Over the past few weeks, Jimmy and I have been searching for a place to rent during the upcoming school year. Like most couples, we have our wish list of desirable characteristics in a house—price point, location, space, etc. Being a drummer, Jim would love to have a house where he could play at will (play drums, not just play), but being college students, many of the houses in the more appealing locations are above budget for us. Still, we have continued searching, gradually expanding our geographical radius wider and wider as the list grows longer and the phone calls increase. We have seen some lovely homes out of budget, as well as others on the opposite end of the spectrum.

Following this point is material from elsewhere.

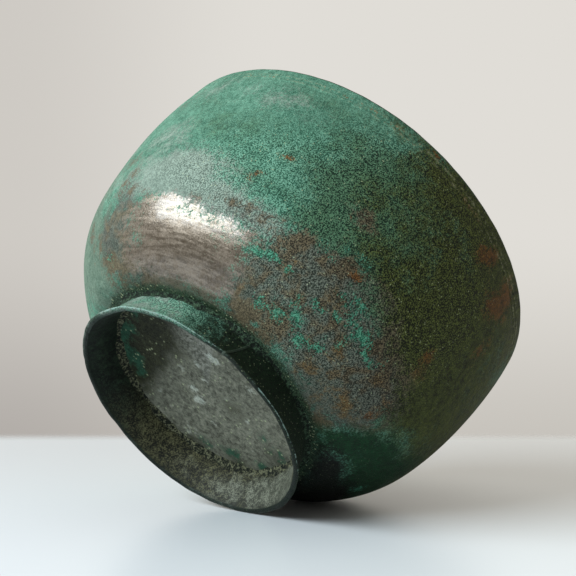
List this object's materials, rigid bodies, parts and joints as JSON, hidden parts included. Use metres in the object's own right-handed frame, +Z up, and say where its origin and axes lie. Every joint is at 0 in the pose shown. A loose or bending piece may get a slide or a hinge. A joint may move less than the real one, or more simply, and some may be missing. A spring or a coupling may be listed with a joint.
{
  "type": "hammered copper bowl",
  "caption": "Deep raised sheet-metal bowl with a nearly upright wall, a plain thickened rim and a soldered flared foot band.",
  "frame": {"origin": "centre of the foot's standing face, on the bowl's axis", "axes": "+Z up along the bowl's axis, towards the rim; +X and +Y lie in the standing face"},
  "size_m": [0.16, 0.16, 0.1],
  "materials": {
    "patinated_sheet": "aged, matte green patina with a bare worn patch",
    "patinated_foot": "aged, dark green patina with pale deposits",
    "braze": "tarnished braze",
    "solder": "tarnished solder under green crust"
  },
  "bodies": {
    "root": {"bowl_body": "patinated_sheet", "foot_ring": "patinated_foot", "foot_joint_braze": "braze", "outer_solder": "solder", "inner_solder": "solder"}
  },
  "joints": []
}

601 McCormick would fall under the latter subheading, a structure best described as a hovel, comfortably nestled on a corner lot across from a fenced in plot where a variety of weeds and onions grow happily in abundance. It is the perfect site for a junkyard, if the owners can get a pit bull. Anyway, the Jim and I had an appointment to see the hovel (the appointment having been made prior to actually viewing the property), with one M. Driver, the man in charge…well, in all honesty, I’m not sure what he is charged with, but he isn’t the owner. We waited some minutes, distastefully eyeing the overgrown holly bush blocking all light into the tiny front room. A struggling oak tree was growing in the bush, and an inexplicable amount of fluff was strewn about the carpet-square yard. I was beginning to examine the mold on the descending roof when a loud SUV screeched into the cracked cement driveway. A tall, built man of thirty or so stepped out of the SUV, wearing sunglasses and a decidedly unwashed tee shirt whose pit stains betrayed its age. He introduced himself as M. Driver, the man we came to see, and hastily proceeded to fiddle with a heavy padlock on the front door. It took some time to successfully insert the key, but Driver eventually kicked open the door and excitedly led us into the dark cave of the living room. We were instantly overwhelmed with the aged odor of cigarette smoke, soaked into the stained carpet, the peeling wallpaper, the dingy curtains. Driver smiled hugely and gestured widely around the gloomy space, further depressed by a pair of dull blue curtains killing any possibility of sunlight. He led us through the small kitchen talking loudly, trying his best to sell the house while assuring us that the monkey curtains were a part of the package deal. Our train passed through a room the size of a closet (perfect for children, according to our host), a slightly larger “master bedroom”, and a bathroom that appeared to have been there since the advent of indoor plumbing. Driver showed us the washing machine, impossibly crammed into a corner, and enthusiastically informed us that the dryer was housed outside on the sliver of a back porch. I wondered at this.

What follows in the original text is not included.